Seit Dezember 2023 wird Urbans Landesverband vom Verfassungsschutz als gesichert rechtsextrem eingestuft. Es ist der erste AfD-Landesverband, dessen Einstufung ein Gericht bestätigte – und dies wesentlich mit den Aussagen des Vorsitzenden begründete. Parteiintern war Urban einer der Ersten, der sich gegen eine Abgrenzung zu Pegida aussprach. Im Zusammenhang mit dem Landtagswahlkampf 2019 sagte er, er könne sich »gut vorstellen«, mit Pegida zu kooperieren, solange sich keine Entwicklung abzeichne, »die in Richtung rechtsextrem« gehe. Für ihn seien AfD und Pegida »dieselbe Bewegung«.

Jörg Urban greift immer wieder auf rechtsextreme Rhetorik zurück.

Trotz der 2021 erfolgten Einstufung der islamfeindlichen Organisation als gesichert rechtsextrem hat Urban nach wie vor keine Berührungsängste. Zum wiederholten Male trat er im Dezember 2023 bei einer Pegida-Demonstration als Redner auf und rief seinen Zuhörern entgegen: »Pegida hatte immer recht.«

In derselben Rede warnte Urban vor einem »Bevölkerungsaustausch«. Diese Bezugnahme auf die antisemitische Verschwörungserzählung des »Großen Austauschs«, nach der eine einflussreiche »Elite« plane, die »autochthone« Bevölkerung Europas durch Zuwanderung aus muslimischen Ländern zu ersetzen, ist kein Zufall. Immer wieder greift der AfD-Politiker auf rechtsextreme Rhetorik zurück. Im Januar betonte er im Gespräch mit dem rechten Medium »Junge Freiheit«, im Rahmen der bestehenden Regeln halte er »Remigration« für »notwendig für unser Land«. Bei der Pegida-Demonstration beklagte er »hunderttausendfache importierte Gewalt«, Moscheen würden »wie Pilze aus dem Boden« schießen.
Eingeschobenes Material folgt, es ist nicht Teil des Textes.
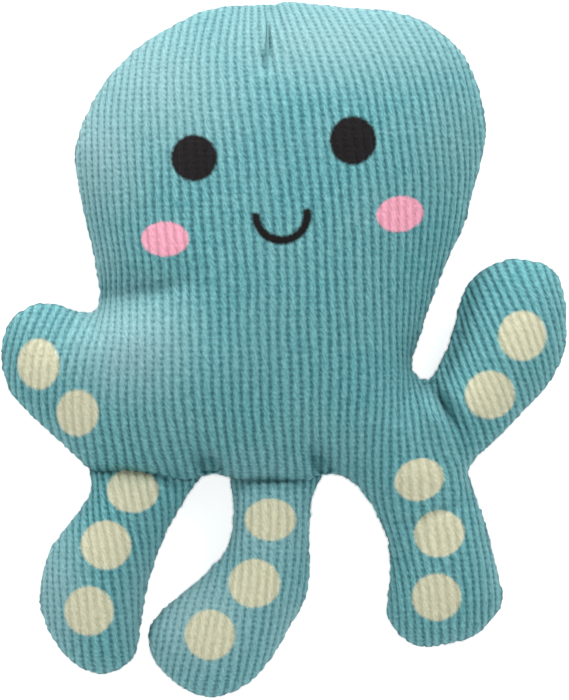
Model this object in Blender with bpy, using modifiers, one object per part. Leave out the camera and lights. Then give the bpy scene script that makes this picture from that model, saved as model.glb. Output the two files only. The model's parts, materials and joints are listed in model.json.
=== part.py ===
# Plush octopus lying on its back, face up: a stuffed body, two arms and three legs.
# Metres. +X is the viewer's right, +Y points to the crown, +Z points out of the face.
# Places in the outline tables are shares of the toy's height, measured from the middle of the toy.

import dataclasses
import math

import bmesh
import bpy
from mathutils import Matrix, Vector
from mathutils.bvhtree import BVHTree

TOY_HEIGHT = 0.240
BODY_FRONT_HEIGHT = 0.0355
BODY_BACK_DEPTH = 0.022
LIMB_HALF_THICKNESS = 0.0135
FABRIC_THICKNESS = 0.0013
FILLING_CLEARANCE = 0.0012
PIECE_GAP = 0.0003
SEAM_THREAD_RADIUS = 0.00025
ROOT_THREAD_RADIUS = 0.00045
STITCH_LENGTH = 0.0030
STITCH_WAIST_SHARE = 0.7
REST_FACE_DEPTH = 0.0005
LEAST_FLOOR_GAP = 0.0004
LARGEST_DROOP = math.radians(9.0)
CUTTER_OVERRUN = 0.010

# The filling stays back from the pointed edge by a few fabric thicknesses, and the seam thread
# lies against the filling's rim and stops short of its corners
FILLING_EDGE_INSET = 5.0 * FABRIC_THICKNESS
THREAD_END_INSET = 4.5 * FABRIC_THICKNESS
THREAD_STANDOFF = 2.5 * PIECE_GAP
LEAST_MITRE_SHARE = 0.2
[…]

Im Zentrum seiner Ausführungen im Zusammenhang mit Migration und Islam steht stets die Bewahrung »deutscher Kultur«. Diese habe die deutsche Nation »widerstandsfähig und erfolgreich gemacht« und auch nach den beiden Weltkriegen wieder erstarken und aufblühen lassen, so Urban in Dresden.

Urban will den Verfassungsschutz »auseinandernehmen«

Neben dem radikalen Migrationskurs zeichnet sich Urbans Politik durch Russlandnähe, Institutions- und Queerfeindlichkeit aus. Im Falle einer AfD-Regierung wolle er den jetzt bestehenden Verfassungsschutz »auseinandernehmen«. Ein mit »Zwangsgebühren« finanzierter öffentlich-rechtlicher Rundfunk passe nicht in eine freiheitliche Gesellschaft, glaubt Urban. Für das vermeintlich sinkende Bildungs­niveau in sächsischen Schulen sind ihm zufolge »Gender-Gaga«, »Klima-Gedöns« und Transsexualität verantwortlich. Mit seiner drastischen Wortwahl sticht der sächsische AfD-Spitzenkandidat selbst im rechtsextremen Teil seiner Partei noch hervor.

Angesichts der schlechten Umfragewerte der Parteienkonkurrenz stehen die Chancen, der erste Ministerpräsident der AfD zu werden, für Urban in Sachsen etwas besser als für seine Parteikollegen in Brandenburg und Thüringen. Mehrere etablierte Parteien müssen um den Einzug in den sächsischen Landtag bangen, darunter die SPD, die Grünen, die Linkspartei und die FDP. Sollte es so weit kommen, bestünde das Parlament künftig allein aus Fraktionen der AfD, der CDU und des BSW.

Urban weiß, dass eine absolute Mehrheit dann auch mit deutlich weniger als der Hälfte der Stimmen erreicht wäre. Beim Podiumsgespräch in Schnellroda gab er sich deshalb selbstbewusst: Ziel seien mindestens 40 Prozent. Man wolle allein regieren, weil alle anderen Parteien in die Probleme Sachsens »verstrickt« seien. Fraglich ist dennoch, ob ihm das gelingen wird. Aktuelle Umfragen prognostizieren für die AfD in Sachsen derzeit etwa 30 Prozent.